A perfectly respectable group, you may say, particularly in these economically challenged times when few of us can afford to be choosy in the company we keep.  But somehow I wonder if they will conjure up the same sort of warm and evocative images for our grandchildren to savor in the years ahead as a Gable or a Crosby do for us now.  A case could even be made for saying that you can trace the Davenport’s steady decline in the 1960’s and 70’s by the quality of its celebrity guests: from Hepburn and Tracy to Sonny and Cher in a single generation.  People like my grandfather who knew the hotel in its early days and then revisited at occasional intervals saw a huge change with each passing visit.  It wasn’t so much that the building itself was in decay, but that the whole concept of the decently dressed, self-restrained, instinctively friendly, and invariably courteous middle-class American appeared to have vanished without a trace somewhere between the midst of the Eisenhower administration and the so-called Summer of Love just ten years later.  In the old days, men walked through the Davenport lobby wearing suits and ties, rather than imitating in their dress, speech, and general conduct a pack of lewd-minded teenagers.  Clad in cutoffs and sneakers, nipping at the teats of day-glo bottles with a straw bolted to one side and a lubricious endorsement from Lady Gaga gummed to the other, they flop into the Davenport’s public areas, dragging their feral children behind them.  The latter, of course, have long been taught how to crave junk food, thrill to violent and pornographic programming, and interact with pedophiles in cyberspace.  They appear to have no appreciable social skills beyond their ability to interminably tap the screens of their iPhones, and judging from their behavior in invading the Davenport’s once-pristine hallways, they possess many of the less-endearing characteristics of the Vandals who so thoroughly sacked Rome in a.d. 455.  Needless to say, there is never a word of parental rebuke or reproach.  Scenes of self-absorption and cloaca-tongued rudeness that would once have been greeted with incredulity are now met with expressions of zombie-like vacancy and grunts of indifference.

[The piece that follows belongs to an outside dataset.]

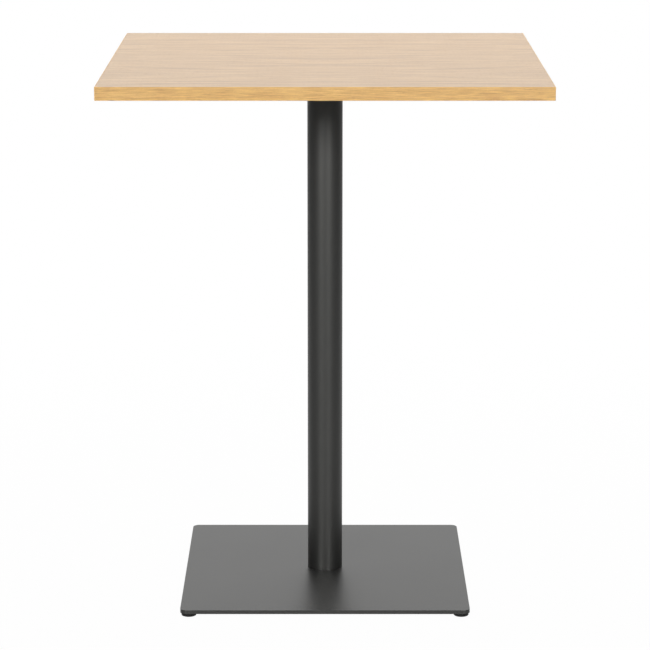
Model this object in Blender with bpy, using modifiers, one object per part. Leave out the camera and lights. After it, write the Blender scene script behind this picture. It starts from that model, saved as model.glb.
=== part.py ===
"""Square bistro table: a veneered board on a round steel column and a flat steel foot plate.

Metres, +Z up. The origin is on the floor under the column, and the board's front edge
faces -Y. The pieces stack up from the floor: four levelling glides, the foot plate, the
column with a disc welded in each mouth, the mounting plate, and the board on top of it.
"""

import math

import bmesh
import bpy

# Board: a chipboard core between two veneers, with a band glued round its edge
BOARD_WIDTH = 0.600
BOARD_DEPTH = 0.600
BOARD_THICKNESS = 0.018
TABLE_HEIGHT = 0.758
VENEER_THICKNESS = 0.0006
EDGE_BAND_THICKNESS = 0.001
EDGE_BAND_ARRIS = 0.0004

# Threaded inserts, sunk into the underside of the board
INSERT_DIAMETER = 0.010
INSERT_COVER = 0.0055  # board left above an insert

# Mounting plate between column and board
MOUNTING_PLATE_WIDTH = 0.220
MOUNTING_PLATE_THICKNESS = 0.004
MOUNTING_PLATE_CORNER = 0.012
MOUNTING_HOLE_INSET = 0.016  # from the plate's side to a corner hole's centre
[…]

In June 1985, the Davenport closed its doors for what was nearly the last time.  The hotel was bankrupt, and there were no offers on the table acceptable to its mortgage holders.  For the next 15 years, it became just another boarded-up downtown relic, its façade daubed with infantile scratchings and graffiti, like prehistoric paintings in our ancestors’ caves.  One day, a significant part of the Davenport’s roof fell into the street, which caused the city to close the area with barricades.  There was talk of its demolition.  Then a local Air Force veteran and businessman with the pleasingly Capraesque name of Walt Worthy sold nearly everything he owned and came up with the $40 million needed to purchase and restore what he called the “wonderful hulk” and “one of the most incredible buildings in the nation.”  This was clearly both a significant investment and a labor of love on Worthy’s part, particularly as he had no previous hotel experience.  He admits that neither he nor his wife was quite sure what would happen when the Davenport officially reopened for business in September 2002, 88 years after the original ceremony.  In the event, “it was better than I ever dreamed,” Worthy says.

Today’s Davenport Hotel is a magnificent tribute to the restorer’s art.  Each time I walk through the lobby I half-expect to encounter the ghost of Woodrow Wilson, or to hear the strains of Bing Crosby crooning “Just One More Chance” from the alcove over by the fireplace where he got his start.  It’s not the bricks and mortar, or the hotel’s sumptuous interior, that has changed forever.  It is the human factor.  Should you visit, I warmly recommend a short tour of the photographs displayed in the Davenport’s mezzanine gallery.  Glance at the men in their frock coats and the women in their black-lace dresses and elbow-length gloves of a century ago, attended by their train of servants in immaculate starched uniforms.  Then look immediately below you at the tide of garish, slovenly, and obese individuals currently infesting the lobby.  I am only glad my grandfather isn’t here to give his opinion.